Fiedler explained that 100% of their web infrastructure is today running with Docker and that they have zero downtime deployments. At the same time he stressed out that they started the transition two years ago and tried out many things and fail frequently too.

We ended up playing with Mesos, but at that at that time it did not have authentication…We run Kafka inside Docker, if Kafka was down, then all our services were down… Running Docker-in-Docker is not a good idea.

SalesforceIQ has over 70% of its infrastructure running in Docker. When choosing which services to put in containers and which ones not, Fiedler recommends to pay attention to two main factors: ‘rate of change’ and ‘dependencies’. A web server or an API server have both a short life (‘rate of change’) and are stateless (‘dependencies’), while a database or a CI/CD server have a long life and are stateful. Therefore, web servers and API servers are services very suitable to be placed in containers.

containers-dependencies-rate-of-change

(*image credit: John Fiedler)

containers-stateful-stateless-life

(*image credit: John Fiedler)

SalesforceIQ is running today PaaS where everything but ‘persistent storage’ is at least somehow running on containers.

SalesforceIQ-infrastructure-docker

(*image credit: John Fiedler)

At the beginning of the talk Fiedler explained the meaning of the concepts ‘production’ and ‘success’ from his point of view.

Production environments are not the same as test or dev environments. When dealing with the first ones, there are some particularities that are not necessarily a concern when running in dev/test. Isolation, security, performance, monitoring or logging should be taken into account before moving to production. Also, scaling, having templates in place or automation are important concerns… Everything over 99.9% is successful from my point of view.

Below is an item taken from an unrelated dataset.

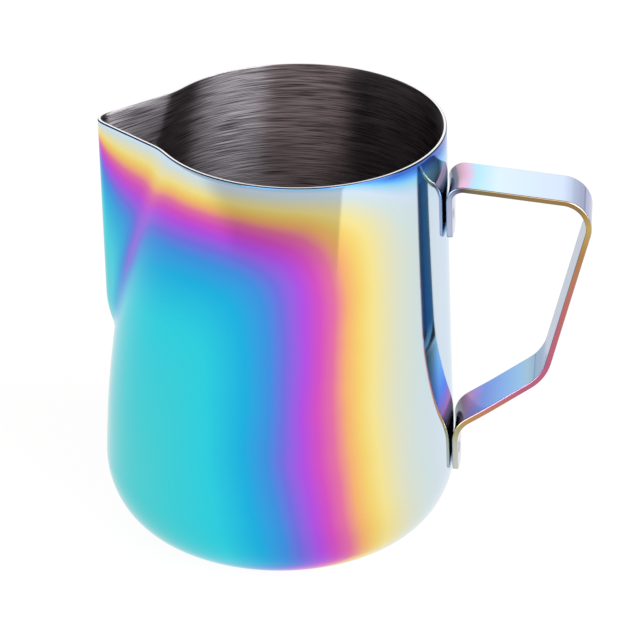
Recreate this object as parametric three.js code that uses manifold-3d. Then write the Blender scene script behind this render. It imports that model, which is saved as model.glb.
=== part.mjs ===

Concluding the talk, Fiedler recommended to “keep it simple, start small and not to try jump straight to PaaS”. Speaking about deployment tools he said that “Chef, Ansible and SaltStack are still great tools and can be used in conjunction with Docker”. While Docker is production ready, Fiedler raised awareness about “using surrounding solutions which are not ready (alpha and beta)”. “The biggest ROI when using Docker is CI/CD”, Fiedler added.